2) What is the relevance of that undertaking’s size and nature? The Supreme Court warned that a tribunal should be very cautious before accepting a submission that a patent has not been of outstanding benefit to an employer simply because it has had no significant impact on its overall profitability or the value of all of its sales. Instead, many different aspects of the size and nature of the employer’s undertaking may be relevant to the enquiry – for example (amongst other factors given, see [51]) the benefit may be generated at no significant risk and may represent an extraordinarily high rate of return.
The Court said that in this case irrespective of the starting point (even if the ‘undertaking’ had been Unilever as a whole rather than CRLs invention-generating business), the hearing officer in the first instance judgment misdirected his focus and concentrated too heavily upon the overall turnover and profits generated by Unilever. Rather, the Supreme Court held that a highly material consideration was the extent of the benefit of the Shanks patents to the Unilever group and how that compared with the benefits the group derived from other patents resulting from the work carried out at CRL.
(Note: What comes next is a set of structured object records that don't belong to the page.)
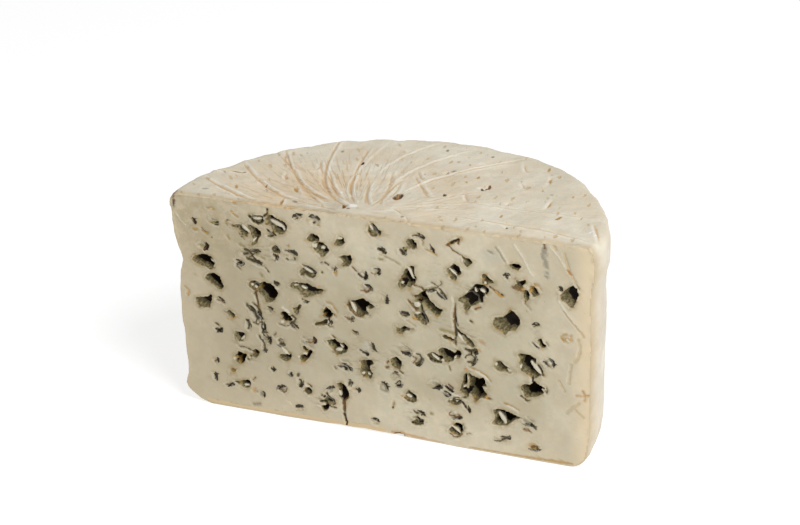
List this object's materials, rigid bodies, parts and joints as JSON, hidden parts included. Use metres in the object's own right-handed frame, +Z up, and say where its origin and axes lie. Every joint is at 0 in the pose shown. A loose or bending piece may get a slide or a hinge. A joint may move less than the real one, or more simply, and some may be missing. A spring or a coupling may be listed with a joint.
{
  "type": "blue cheese half wheel",
  "caption": "Upright half wheel of blue cheese resting on its flat base, with a pale rind, a cut face open in many mould-lined caves, and needle holes that the cut has laid bare.",
  "frame": {"origin": "middle of the box round the half wheel, at the height of the base it rests on", "axes": "+X along the cut, +Y from the cut face towards the round back, +Z up"},
  "size_m": [0.193, 0.0964, 0.1022],
  "materials": {
    "cheese": "moist, slightly waxy paste with blue-grey mould in its caves"
  },
  "bodies": {
    "root": {"cheese": "cheese"}
  },
  "joints": []
}
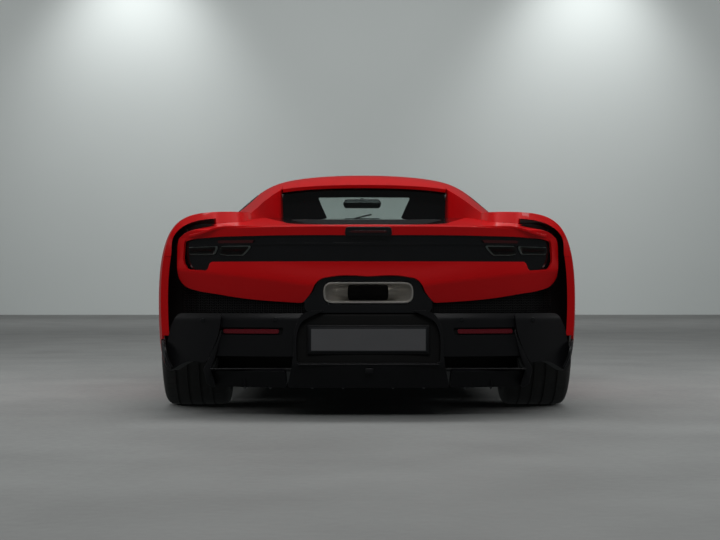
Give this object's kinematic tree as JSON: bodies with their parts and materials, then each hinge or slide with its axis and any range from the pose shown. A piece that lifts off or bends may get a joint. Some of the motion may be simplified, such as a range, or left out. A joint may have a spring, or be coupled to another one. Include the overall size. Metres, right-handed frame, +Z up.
{
  "type": "mid-engined two-seat supercar",
  "caption": "Low mid-engined two-seat coupe with flying rear haunches, glazed engine lid, opening doors and bonnet, steered front wheels.",
  "frame": {"origin": "on the floor, under the middle of the car's length and width", "axes": "+Y forward to the nose, +X to the car's right, +Z up"},
  "size_m": [2.0532, 4.565, 1.1836],
  "materials": {
    "paint": "deep gloss red",
    "gloss_black": "gloss black",
    "satin_black": "satin black, lightly grained",
    "structure": "dark coated aluminium",
    "glass": "grey-green tinted glass",
    "cover_glass": "smoked glass in a black frame",
    "lamp_clear": "clear lamp lens",
    "lamp_red": "smoked red lamp lens",
    "bright_metal": "brushed stainless steel",
    "cast_metal": "cast aluminium",
    "alloy": "dark machined alloy",
    "tyre": "matt rubber",
    "leather": "soft black leather",
    "dash": "stitched dark leather"
  },
  "bodies": {
    "body": {"chassis_tub": "structure", "side_skirts": "satin_black", "arch_liners": "satin_black", "front_bumper": "paint", "front_splitter": "satin_black", "left_front_fender": "paint", "right_front_fender": "paint", "headlamps": "lamp_clear", "windscreen": "glass", "roof": "paint", "rear_window": "glass", "left_rear_quarter": "paint", "right_rear_quarter": "paint", "tail_deck": "paint", "tail_panel": "paint", "lamp_panel": "gloss_black", "tail_lamps": "lamp_red", "rear_bumper": "satin_black", "number_plate": "gloss_black", "exhaust": "bright_metal", "engine": "cast_metal", "dashboard": "dash", "left_seat": "leather", "right_seat": "leather", "front_arms": "cast_metal", "rear_arms": "cast_metal"},
    "bonnet": {"bonnet": "paint"},
    "engine_cover": {"engine_cover": "cover_glass"},
    "left_door": {"left_door": "paint", "left_door_glass": "glass", "left_mirror": "paint"},
    "right_door": {"right_door": "paint", "right_door_glass": "glass", "right_mirror": "paint"},
    "steering_wheel": {"steering_wheel": "leather"},
    "left_knuckle": {"left_knuckle": "cast_metal"},
    "right_knuckle": {"right_knuckle": "cast_metal"},
    "front_left_wheel": {"front_left_tyre": "tyre", "front_left_rim": "alloy"},
    "front_right_wheel": {"front_right_tyre": "tyre", "front_right_rim": "alloy"},
    "rear_left_wheel": {"rear_left_tyre": "tyre", "rear_left_rim": "alloy"},
    "rear_right_wheel": {"rear_right_tyre": "tyre", "rear_right_rim": "alloy"}
  },
  "joints": [
    {"name": "bonnet_hinge", "type": "hinge", "parent": "body", "child": "bonnet", "pos_m": [0, 0.878, 0.842], "axis": [1, 0, 0], "range_deg": [0, 45]},
    {"name": "engine_cover_hinge", "type": "hinge", "parent": "body", "child": "engine_cover", "pos_m": [0, -0.765, 0.926], "axis": [-1, 0, 0], "range_deg": [0, 50]},
    {"name": "left_door_hinge", "type": "hinge", "parent": "body", "child": "left_door", "pos_m": [-0.905, 0.74, 0.495], "axis": [0, 0, -1], "range_deg": [0, 60]},
    {"name": "right_door_hinge", "type": "hinge", "parent": "body", "child": "right_door", "pos_m": [0.905, 0.74, 0.495], "axis": [0, 0, 1], "range_deg": [0, 60]},
    {"name": "left_steer", "type": "hinge", "parent": "body", "child": "left_knuckle", "pos_m": [-0.7825, 1.1775, 0.34], "axis": [0, 0, 1], "range_deg": [-32, 32]},
    {"name": "right_steer", "type": "hinge", "parent": "body", "child": "right_knuckle", "pos_m": [0.7825, 1.1775, 0.34], "axis": [0, 0, 1], "range_deg": [-32, 32]},
    {"name": "steering_wheel_turn", "type": "hinge", "parent": "body", "child": "steering_wheel", "pos_m": [-0.37, 0.33, 0.712], "axis": [0, -0.9135, 0.4067], "range_deg": [-450, 450]},
    {"name": "front_left_roll", "type": "hinge", "parent": "left_knuckle", "child": "front_left_wheel", "pos_m": [-0.8325, 1.1775, 0.34], "axis": [1, 0, 0], "continuous": true},
    {"name": "front_right_roll", "type": "hinge", "parent": "right_knuckle", "child": "front_right_wheel", "pos_m": [0.8325, 1.1775, 0.34], "axis": [1, 0, 0], "continuous": true},
    {"name": "rear_left_roll", "type": "hinge", "parent": "body", "child": "rear_left_wheel", "pos_m": [-0.801, -1.4225, 0.361], "axis": [1, 0, 0], "continuous": true},
    {"name": "rear_right_roll", "type": "hinge", "parent": "body", "child": "rear_right_wheel", "pos_m": [0.801, -1.4225, 0.361], "axis": [1, 0, 0], "continuous": true}
  ],
  "couplings": [
    {"joint": "right_steer", "follows": "left_steer", "ratio": 1},
    {"joint": "steering_wheel_turn", "follows": "left_steer", "ratio": 14}
  ]
}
A further mistake of the hearing officer in his initial judgment was the failure to recognize that the size and success of Unilever’s business as a whole did not play any material part in securing the benefit it had enjoyed from the Shanks patents.
- What is a fair share of that benefit? The Patents Act 1977, s41(4) sets out the matters to be considered in determining the employee’s ‘fair share’. The Supreme Court held that the hearing officer duly addressed each of those matters and was correct in concluding that Professor Shanks was entitled to 5% of the benefit.
The Court held that when calculating the benefit received (and thus what the employee’s fair share should be) no account should be taken of the amount of corporation tax which the employer has had to pay, rejecting Unilever’s submission that only post-tax revenues should be used in the calculation.
Finally, the time value of money can be a benefit derived from a patent. Therefore, the Court held that Professor Shanks’ ‘fair share of the benefit’ should be increased to reflect the reduction in the real value of money during the substantial time between Unilever’s receipt of the licence fees and other revenue and its making of any payment of compensation.
Brief comment: This decision, and the substantial compensation awarded to the inventor, should be of interest to any innovative businesses with UK employees. Other significant patents may also represent very high rates of returns, or provide a company with an opportunity to develop a new line of business or to engage in unforeseen licensing opportunities, and may now be at greater risk of becoming the subject of similar claims. Carve outs in employment contracts for inventors, attempting to pre-empt such an inventor compensation claim, risk being found unenforceable by the UK courts. As is already the case for employee inventors based in other countries, this issue now takes greater prominence in due diligence when acquiring businesses where value is placed on patents with UK inventors. Although inventor compensation cases have historically been rare in the UK, at least as compared to some countries such as Germany, Japan and the Netherlands, this judgment decidedly increases the risk, including for past inventions.
Brief factual background for those new to the case: The case involved Professor Shanks, who was employed by CRL, a wholly owned subsidiary of Unilever plc, in the early 1980s. CRL at that time employed all of the Unilever group’s UK-based research staff. In the course of his employment – albeit in his spare time – Professor Shanks invented a device that measures glucose concentrations in blood, serum or urine. It was accepted that the rights to the invention belonged to CRL. CRL assigned all these rights to Unilever, which subsequently obtained patents over the invention. It licensed those patents to other businesses, but it didn’t use the invention itself.
Professor Shanks claimed against Unilever for employee compensation under the Patents Act 1977, which at the relevant time gave employees a right to claim compensation for a patent that was of ‘outstanding benefit’ to their employer (the test was later broadened to include the benefit from the invention as well as the patent).
The UK Intellectual Property Office concluded that the financial benefit to Unilever amounted to £24.5m, but that this was not an ‘outstanding benefit’ to Unilever under the Act, in particular given Unilever’s size. This conclusion was upheld by both the High Court and Court of Appeal. Professor Shanks appealed to the Supreme Court and the hearing was on 6-7 February 2019.